**SHORT TASK**
Below is a listing; reproduce each line of it exactly.
══════
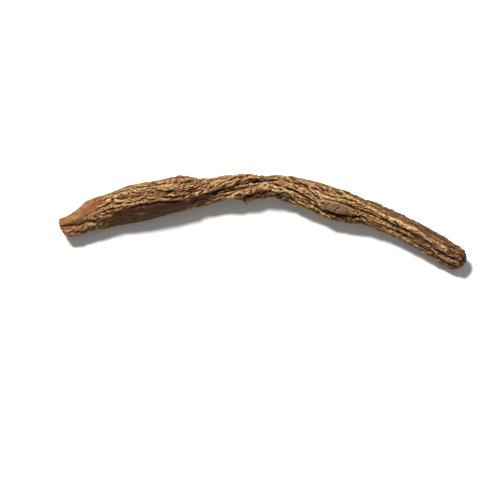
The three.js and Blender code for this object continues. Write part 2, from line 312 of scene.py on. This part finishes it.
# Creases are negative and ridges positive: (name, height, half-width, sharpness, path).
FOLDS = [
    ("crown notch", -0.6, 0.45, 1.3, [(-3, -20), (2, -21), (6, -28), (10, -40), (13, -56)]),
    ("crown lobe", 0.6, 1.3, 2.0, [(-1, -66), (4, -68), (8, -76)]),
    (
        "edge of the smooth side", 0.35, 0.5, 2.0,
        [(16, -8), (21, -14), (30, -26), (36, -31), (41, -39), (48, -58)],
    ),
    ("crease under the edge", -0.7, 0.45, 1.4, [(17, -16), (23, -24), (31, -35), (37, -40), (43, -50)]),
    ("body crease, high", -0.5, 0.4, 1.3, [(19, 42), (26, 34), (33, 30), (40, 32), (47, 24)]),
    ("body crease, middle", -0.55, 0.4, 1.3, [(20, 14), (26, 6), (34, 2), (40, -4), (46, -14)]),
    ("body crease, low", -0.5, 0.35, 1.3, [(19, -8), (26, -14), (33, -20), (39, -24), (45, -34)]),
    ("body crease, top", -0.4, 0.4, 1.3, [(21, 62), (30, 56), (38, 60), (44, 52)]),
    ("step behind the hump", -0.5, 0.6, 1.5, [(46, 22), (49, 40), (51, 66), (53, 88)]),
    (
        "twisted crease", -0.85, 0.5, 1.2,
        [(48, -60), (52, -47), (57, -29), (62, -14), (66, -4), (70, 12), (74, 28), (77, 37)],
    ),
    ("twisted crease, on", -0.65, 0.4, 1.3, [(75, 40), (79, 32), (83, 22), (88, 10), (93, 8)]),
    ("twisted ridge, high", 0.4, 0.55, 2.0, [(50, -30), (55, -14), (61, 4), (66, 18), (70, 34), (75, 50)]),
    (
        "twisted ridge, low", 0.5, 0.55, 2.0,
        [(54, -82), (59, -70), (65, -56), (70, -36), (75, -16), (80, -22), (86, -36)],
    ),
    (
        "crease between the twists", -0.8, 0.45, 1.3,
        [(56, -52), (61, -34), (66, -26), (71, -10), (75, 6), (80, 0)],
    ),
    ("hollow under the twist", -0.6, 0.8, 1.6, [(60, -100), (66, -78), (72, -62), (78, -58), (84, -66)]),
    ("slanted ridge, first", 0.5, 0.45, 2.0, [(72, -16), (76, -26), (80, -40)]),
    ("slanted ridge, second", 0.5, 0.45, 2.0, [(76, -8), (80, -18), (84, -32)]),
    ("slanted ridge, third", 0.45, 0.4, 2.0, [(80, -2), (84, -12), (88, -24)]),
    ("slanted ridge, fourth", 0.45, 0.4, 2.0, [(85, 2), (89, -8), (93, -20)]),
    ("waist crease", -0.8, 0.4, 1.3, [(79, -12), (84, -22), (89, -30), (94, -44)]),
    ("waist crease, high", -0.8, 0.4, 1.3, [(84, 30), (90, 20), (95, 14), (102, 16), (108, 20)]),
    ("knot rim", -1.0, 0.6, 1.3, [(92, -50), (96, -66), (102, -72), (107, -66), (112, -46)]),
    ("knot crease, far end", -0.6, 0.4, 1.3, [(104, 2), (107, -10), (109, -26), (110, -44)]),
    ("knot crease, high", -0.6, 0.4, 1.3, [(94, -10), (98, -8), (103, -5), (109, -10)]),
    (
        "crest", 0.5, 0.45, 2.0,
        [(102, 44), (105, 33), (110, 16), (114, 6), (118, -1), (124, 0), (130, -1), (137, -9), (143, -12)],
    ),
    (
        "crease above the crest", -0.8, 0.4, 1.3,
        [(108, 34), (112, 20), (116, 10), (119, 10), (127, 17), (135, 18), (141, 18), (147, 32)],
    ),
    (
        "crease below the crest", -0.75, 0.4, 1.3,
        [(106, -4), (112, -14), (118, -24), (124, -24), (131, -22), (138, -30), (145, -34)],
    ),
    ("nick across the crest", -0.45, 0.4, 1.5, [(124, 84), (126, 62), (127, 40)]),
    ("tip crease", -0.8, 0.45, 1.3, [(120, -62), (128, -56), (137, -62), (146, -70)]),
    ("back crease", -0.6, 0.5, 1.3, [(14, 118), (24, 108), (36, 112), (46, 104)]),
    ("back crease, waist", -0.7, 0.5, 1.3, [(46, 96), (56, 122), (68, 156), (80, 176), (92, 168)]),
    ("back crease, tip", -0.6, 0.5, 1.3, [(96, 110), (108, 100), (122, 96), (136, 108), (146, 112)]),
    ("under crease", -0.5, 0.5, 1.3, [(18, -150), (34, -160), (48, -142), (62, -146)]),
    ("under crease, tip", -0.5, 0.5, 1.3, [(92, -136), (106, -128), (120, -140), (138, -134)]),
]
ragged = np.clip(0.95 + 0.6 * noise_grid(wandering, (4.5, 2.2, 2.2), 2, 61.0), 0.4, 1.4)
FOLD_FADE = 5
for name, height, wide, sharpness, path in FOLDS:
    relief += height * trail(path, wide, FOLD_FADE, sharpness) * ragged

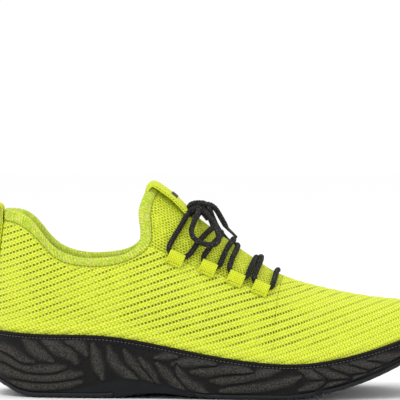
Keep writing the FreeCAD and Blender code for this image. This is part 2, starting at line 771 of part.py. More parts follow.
══════
**TASK RESPONSE**
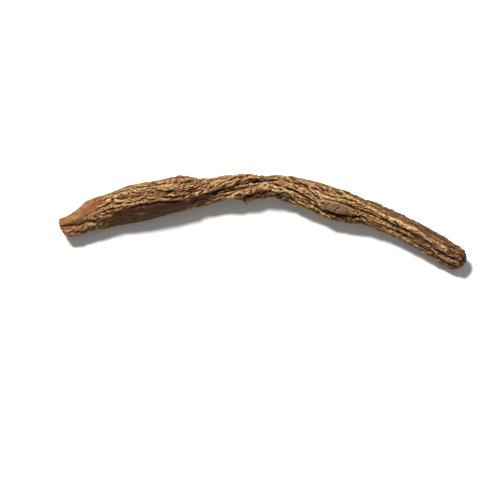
The three.js and Blender code for this object continues. Write part 2, from line 312 of scene.py on. This part finishes it.
# Creases are negative and ridges positive: (name, height, half-width, sharpness, path).
FOLDS = [
    ("crown notch", -0.6, 0.45, 1.3, [(-3, -20), (2, -21), (6, -28), (10, -40), (13, -56)]),
    ("crown lobe", 0.6, 1.3, 2.0, [(-1, -66), (4, -68), (8, -76)]),
    (
        "edge of the smooth side", 0.35, 0.5, 2.0,
        [(16, -8), (21, -14), (30, -26), (36, -31), (41, -39), (48, -58)],
    ),
    ("crease under the edge", -0.7, 0.45, 1.4, [(17, -16), (23, -24), (31, -35), (37, -40), (43, -50)]),
    ("body crease, high", -0.5, 0.4, 1.3, [(19, 42), (26, 34), (33, 30), (40, 32), (47, 24)]),
    ("body crease, middle", -0.55, 0.4, 1.3, [(20, 14), (26, 6), (34, 2), (40, -4), (46, -14)]),
    ("body crease, low", -0.5, 0.35, 1.3, [(19, -8), (26, -14), (33, -20), (39, -24), (45, -34)]),
    ("body crease, top", -0.4, 0.4, 1.3, [(21, 62), (30, 56), (38, 60), (44, 52)]),
    ("step behind the hump", -0.5, 0.6, 1.5, [(46, 22), (49, 40), (51, 66), (53, 88)]),
    (
        "twisted crease", -0.85, 0.5, 1.2,
        [(48, -60), (52, -47), (57, -29), (62, -14), (66, -4), (70, 12), (74, 28), (77, 37)],
    ),
    ("twisted crease, on", -0.65, 0.4, 1.3, [(75, 40), (79, 32), (83, 22), (88, 10), (93, 8)]),
    ("twisted ridge, high", 0.4, 0.55, 2.0, [(50, -30), (55, -14), (61, 4), (66, 18), (70, 34), (75, 50)]),
    (
        "twisted ridge, low", 0.5, 0.55, 2.0,
        [(54, -82), (59, -70), (65, -56), (70, -36), (75, -16), (80, -22), (86, -36)],
    ),
    (
        "crease between the twists", -0.8, 0.45, 1.3,
        [(56, -52), (61, -34), (66, -26), (71, -10), (75, 6), (80, 0)],
    ),
    ("hollow under the twist", -0.6, 0.8, 1.6, [(60, -100), (66, -78), (72, -62), (78, -58), (84, -66)]),
    ("slanted ridge, first", 0.5, 0.45, 2.0, [(72, -16), (76, -26), (80, -40)]),
    ("slanted ridge, second", 0.5, 0.45, 2.0, [(76, -8), (80, -18), (84, -32)]),
    ("slanted ridge, third", 0.45, 0.4, 2.0, [(80, -2), (84, -12), (88, -24)]),
    ("slanted ridge, fourth", 0.45, 0.4, 2.0, [(85, 2), (89, -8), (93, -20)]),
    ("waist crease", -0.8, 0.4, 1.3, [(79, -12), (84, -22), (89, -30), (94, -44)]),
    ("waist crease, high", -0.8, 0.4, 1.3, [(84, 30), (90, 20), (95, 14), (102, 16), (108, 20)]),
    ("knot rim", -1.0, 0.6, 1.3, [(92, -50), (96, -66), (102, -72), (107, -66), (112, -46)]),
    ("knot crease, far end", -0.6, 0.4, 1.3, [(104, 2), (107, -10), (109, -26), (110, -44)]),
    ("knot crease, high", -0.6, 0.4, 1.3, [(94, -10), (98, -8), (103, -5), (109, -10)]),
    (
        "crest", 0.5, 0.45, 2.0,
        [(102, 44), (105, 33), (110, 16), (114, 6), (118, -1), (124, 0), (130, -1), (137, -9), (143, -12)],
    ),
    (
        "crease above the crest", -0.8, 0.4, 1.3,
        [(108, 34), (112, 20), (116, 10), (119, 10), (127, 17), (135, 18), (141, 18), (147, 32)],
    ),
    (
        "crease below the crest", -0.75, 0.4, 1.3,
        [(106, -4), (112, -14), (118, -24), (124, -24), (131, -22), (138, -30), (145, -34)],
    ),
    ("nick across the crest", -0.45, 0.4, 1.5, [(124, 84), (126, 62), (127, 40)]),
    ("tip crease", -0.8, 0.45, 1.3, [(120, -62), (128, -56), (137, -62), (146, -70)]),
    ("back crease", -0.6, 0.5, 1.3, [(14, 118), (24, 108), (36, 112), (46, 104)]),
    ("back crease, waist", -0.7, 0.5, 1.3, [(46, 96), (56, 122), (68, 156), (80, 176), (92, 168)]),
    ("back crease, tip", -0.6, 0.5, 1.3, [(96, 110), (108, 100), (122, 96), (136, 108), (146, 112)]),
    ("under crease", -0.5, 0.5, 1.3, [(18, -150), (34, -160), (48, -142), (62, -146)]),
    ("under crease, tip", -0.5, 0.5, 1.3, [(92, -136), (106, -128), (120, -140), (138, -134)]),
]
ragged = np.clip(0.95 + 0.6 * noise_grid(wandering, (4.5, 2.2, 2.2), 2, 61.0), 0.4, 1.4)
FOLD_FADE = 5
for name, height, wide, sharpness, path in FOLDS:
    relief += height * trail(path, wide, FOLD_FADE, sharpness) * ragged

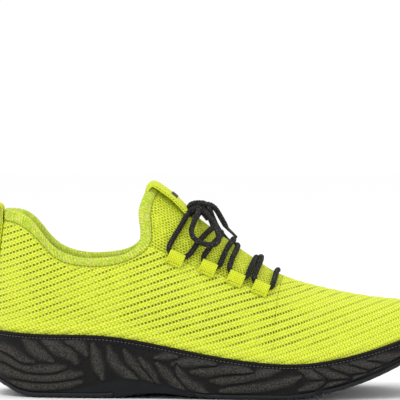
Keep writing the FreeCAD and Blender code for this image. This is part 2, starting at line 771 of part.py. More parts follow.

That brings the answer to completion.